> Task directions: Quote exactly, and only, the lines of the material below from the line with "leg_leaves();" through the line with "points = [vertex.co".
::: Provided records :::
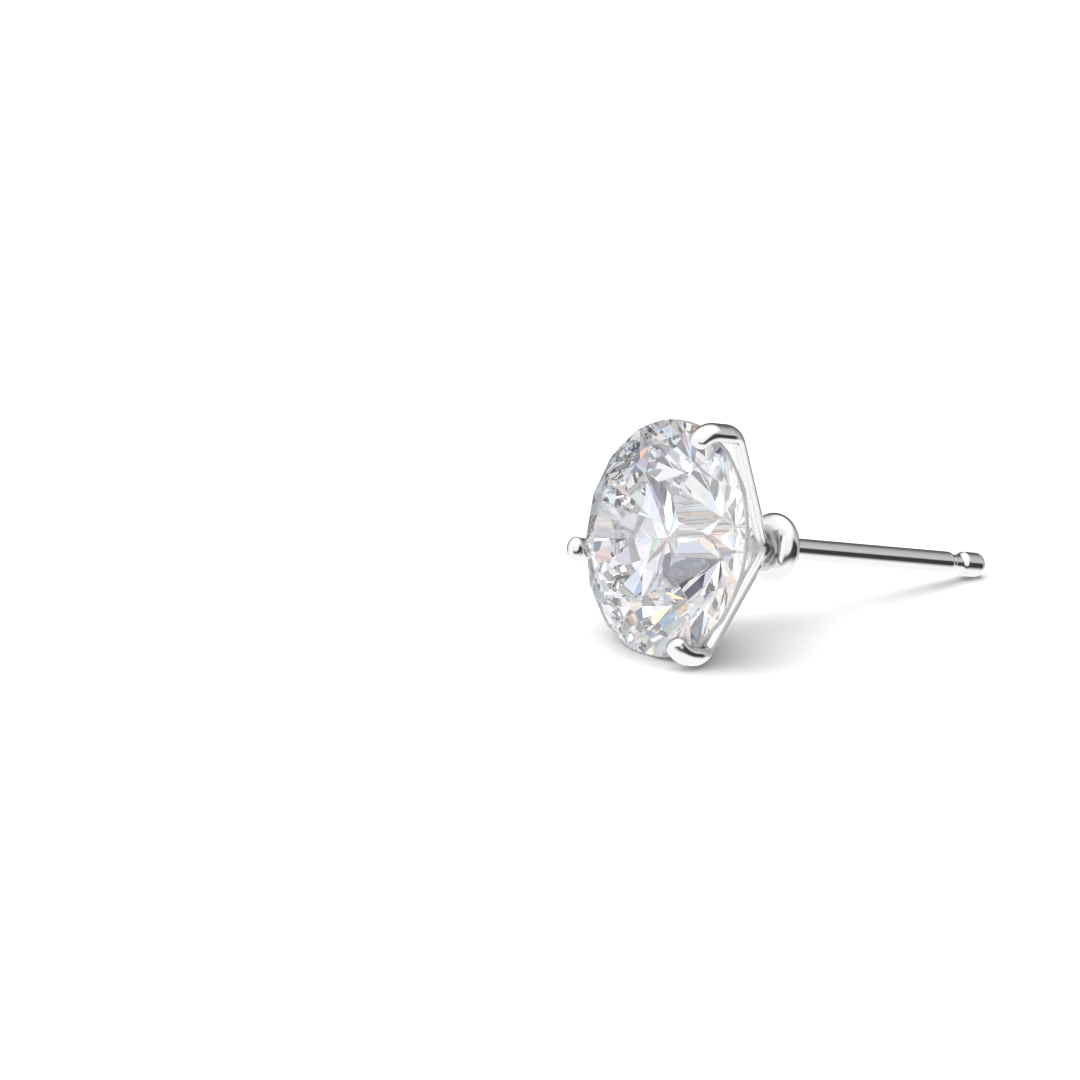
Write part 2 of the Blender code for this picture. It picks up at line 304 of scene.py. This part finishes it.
:::
::: Provided records :::
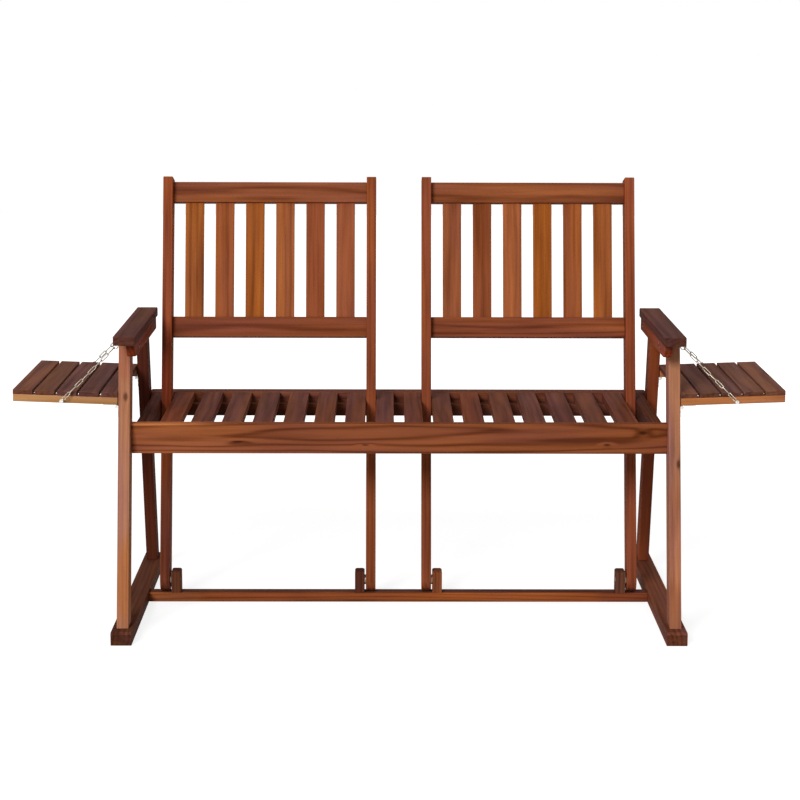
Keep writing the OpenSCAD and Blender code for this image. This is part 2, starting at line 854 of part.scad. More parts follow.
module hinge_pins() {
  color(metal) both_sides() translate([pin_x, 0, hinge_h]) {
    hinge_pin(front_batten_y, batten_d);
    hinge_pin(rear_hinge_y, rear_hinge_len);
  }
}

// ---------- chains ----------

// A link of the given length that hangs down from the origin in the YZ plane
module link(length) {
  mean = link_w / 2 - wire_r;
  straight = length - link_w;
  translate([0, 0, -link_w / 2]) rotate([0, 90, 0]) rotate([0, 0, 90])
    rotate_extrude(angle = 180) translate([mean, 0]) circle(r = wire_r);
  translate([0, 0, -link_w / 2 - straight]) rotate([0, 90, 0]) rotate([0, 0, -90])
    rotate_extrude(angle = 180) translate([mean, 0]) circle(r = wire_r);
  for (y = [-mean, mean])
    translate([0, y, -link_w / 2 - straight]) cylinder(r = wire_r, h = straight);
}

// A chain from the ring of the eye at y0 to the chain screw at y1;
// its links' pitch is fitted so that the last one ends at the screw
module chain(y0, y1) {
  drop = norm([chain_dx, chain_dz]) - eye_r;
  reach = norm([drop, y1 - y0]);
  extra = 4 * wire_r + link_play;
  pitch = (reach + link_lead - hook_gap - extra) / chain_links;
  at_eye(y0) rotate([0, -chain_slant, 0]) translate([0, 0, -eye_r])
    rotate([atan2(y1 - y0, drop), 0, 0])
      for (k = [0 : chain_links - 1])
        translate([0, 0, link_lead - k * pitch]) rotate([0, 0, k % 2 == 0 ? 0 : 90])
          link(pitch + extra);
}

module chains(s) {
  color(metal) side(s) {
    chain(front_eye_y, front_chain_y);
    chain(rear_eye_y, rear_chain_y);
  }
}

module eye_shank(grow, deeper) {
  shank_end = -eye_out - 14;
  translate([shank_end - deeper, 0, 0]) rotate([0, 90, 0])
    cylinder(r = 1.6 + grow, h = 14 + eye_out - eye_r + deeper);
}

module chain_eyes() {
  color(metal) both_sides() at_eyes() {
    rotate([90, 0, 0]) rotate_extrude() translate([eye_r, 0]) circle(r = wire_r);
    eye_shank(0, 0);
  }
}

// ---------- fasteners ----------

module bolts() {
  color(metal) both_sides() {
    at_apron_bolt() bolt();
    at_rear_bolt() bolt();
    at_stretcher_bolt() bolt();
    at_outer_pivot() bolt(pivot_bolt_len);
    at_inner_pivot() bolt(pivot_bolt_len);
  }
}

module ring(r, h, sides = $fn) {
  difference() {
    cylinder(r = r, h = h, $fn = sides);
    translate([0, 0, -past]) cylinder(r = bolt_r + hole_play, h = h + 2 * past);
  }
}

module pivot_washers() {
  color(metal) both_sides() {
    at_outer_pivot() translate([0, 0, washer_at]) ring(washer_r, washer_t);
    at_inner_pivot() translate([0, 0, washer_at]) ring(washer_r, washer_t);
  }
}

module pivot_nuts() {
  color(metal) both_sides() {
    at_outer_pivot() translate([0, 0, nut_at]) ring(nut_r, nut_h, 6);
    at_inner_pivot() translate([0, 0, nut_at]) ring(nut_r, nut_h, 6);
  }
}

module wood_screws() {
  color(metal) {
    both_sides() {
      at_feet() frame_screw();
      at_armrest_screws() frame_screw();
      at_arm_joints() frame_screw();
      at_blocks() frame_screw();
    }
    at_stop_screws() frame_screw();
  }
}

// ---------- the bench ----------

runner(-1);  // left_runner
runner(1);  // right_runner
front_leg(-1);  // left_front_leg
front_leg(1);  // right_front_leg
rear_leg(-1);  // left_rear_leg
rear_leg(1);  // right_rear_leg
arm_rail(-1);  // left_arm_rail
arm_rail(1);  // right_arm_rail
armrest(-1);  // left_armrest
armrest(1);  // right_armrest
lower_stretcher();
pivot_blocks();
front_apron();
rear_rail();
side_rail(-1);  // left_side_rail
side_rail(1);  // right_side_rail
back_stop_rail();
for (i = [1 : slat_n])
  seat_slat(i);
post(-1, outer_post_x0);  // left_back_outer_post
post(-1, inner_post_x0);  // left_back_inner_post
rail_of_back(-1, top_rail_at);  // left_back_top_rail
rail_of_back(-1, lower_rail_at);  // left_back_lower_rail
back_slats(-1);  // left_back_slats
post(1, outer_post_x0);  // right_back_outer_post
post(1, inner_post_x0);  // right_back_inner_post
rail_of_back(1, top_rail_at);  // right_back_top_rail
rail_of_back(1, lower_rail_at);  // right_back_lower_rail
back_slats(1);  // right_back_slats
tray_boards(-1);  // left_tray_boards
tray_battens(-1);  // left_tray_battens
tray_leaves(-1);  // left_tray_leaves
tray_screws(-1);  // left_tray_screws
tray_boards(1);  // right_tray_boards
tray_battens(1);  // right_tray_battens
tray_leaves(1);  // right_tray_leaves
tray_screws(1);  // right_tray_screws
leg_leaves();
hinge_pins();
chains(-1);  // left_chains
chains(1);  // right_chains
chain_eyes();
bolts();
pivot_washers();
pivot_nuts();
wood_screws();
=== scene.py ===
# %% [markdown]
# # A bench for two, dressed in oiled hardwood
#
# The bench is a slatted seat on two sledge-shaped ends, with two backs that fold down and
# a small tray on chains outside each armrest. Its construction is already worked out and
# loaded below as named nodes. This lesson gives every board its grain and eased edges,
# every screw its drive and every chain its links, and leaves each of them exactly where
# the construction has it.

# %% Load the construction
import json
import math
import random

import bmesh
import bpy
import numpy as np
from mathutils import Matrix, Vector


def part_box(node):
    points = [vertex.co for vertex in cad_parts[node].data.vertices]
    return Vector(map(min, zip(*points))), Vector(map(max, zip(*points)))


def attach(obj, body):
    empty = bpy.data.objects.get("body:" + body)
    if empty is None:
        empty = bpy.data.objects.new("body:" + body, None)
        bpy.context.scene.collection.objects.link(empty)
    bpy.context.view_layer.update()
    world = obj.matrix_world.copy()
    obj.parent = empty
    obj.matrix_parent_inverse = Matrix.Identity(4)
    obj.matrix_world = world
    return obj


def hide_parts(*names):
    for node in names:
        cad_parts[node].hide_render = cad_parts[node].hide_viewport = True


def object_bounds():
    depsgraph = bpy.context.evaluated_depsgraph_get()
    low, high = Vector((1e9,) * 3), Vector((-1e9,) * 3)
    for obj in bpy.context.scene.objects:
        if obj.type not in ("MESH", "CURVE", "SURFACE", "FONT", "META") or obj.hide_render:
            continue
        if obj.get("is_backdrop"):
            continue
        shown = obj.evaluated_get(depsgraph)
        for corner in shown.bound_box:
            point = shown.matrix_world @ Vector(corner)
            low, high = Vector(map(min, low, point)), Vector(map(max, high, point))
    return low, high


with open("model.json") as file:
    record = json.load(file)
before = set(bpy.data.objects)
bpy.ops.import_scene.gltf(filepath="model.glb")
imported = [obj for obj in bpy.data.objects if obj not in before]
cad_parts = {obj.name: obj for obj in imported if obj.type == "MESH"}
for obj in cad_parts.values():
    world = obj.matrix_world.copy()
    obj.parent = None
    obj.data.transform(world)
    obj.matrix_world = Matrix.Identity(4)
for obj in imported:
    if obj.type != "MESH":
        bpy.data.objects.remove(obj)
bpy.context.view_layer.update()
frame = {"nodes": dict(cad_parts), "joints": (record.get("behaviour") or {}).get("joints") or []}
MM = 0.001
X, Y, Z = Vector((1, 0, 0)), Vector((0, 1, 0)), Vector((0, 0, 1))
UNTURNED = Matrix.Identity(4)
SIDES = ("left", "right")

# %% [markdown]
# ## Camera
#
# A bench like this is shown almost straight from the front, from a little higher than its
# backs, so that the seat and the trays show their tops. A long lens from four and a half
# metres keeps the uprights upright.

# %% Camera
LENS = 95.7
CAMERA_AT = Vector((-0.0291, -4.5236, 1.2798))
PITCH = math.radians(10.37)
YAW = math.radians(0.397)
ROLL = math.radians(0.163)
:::
> Result:
leg_leaves();
hinge_pins();
chains(-1);  // left_chains
chains(1);  // right_chains
chain_eyes();
bolts();
pivot_washers();
pivot_nuts();
wood_screws();
=== scene.py ===
# %% [markdown]
# # A bench for two, dressed in oiled hardwood
#
# The bench is a slatted seat on two sledge-shaped ends, with two backs that fold down and
# a small tray on chains outside each armrest. Its construction is already worked out and
# loaded below as named nodes. This lesson gives every board its grain and eased edges,
# every screw its drive and every chain its links, and leaves each of them exactly where
# the construction has it.

# %% Load the construction
import json
import math
import random

import bmesh
import bpy
import numpy as np
from mathutils import Matrix, Vector


def part_box(node):
    points = [vertex.co for vertex in cad_parts[node].data.vertices]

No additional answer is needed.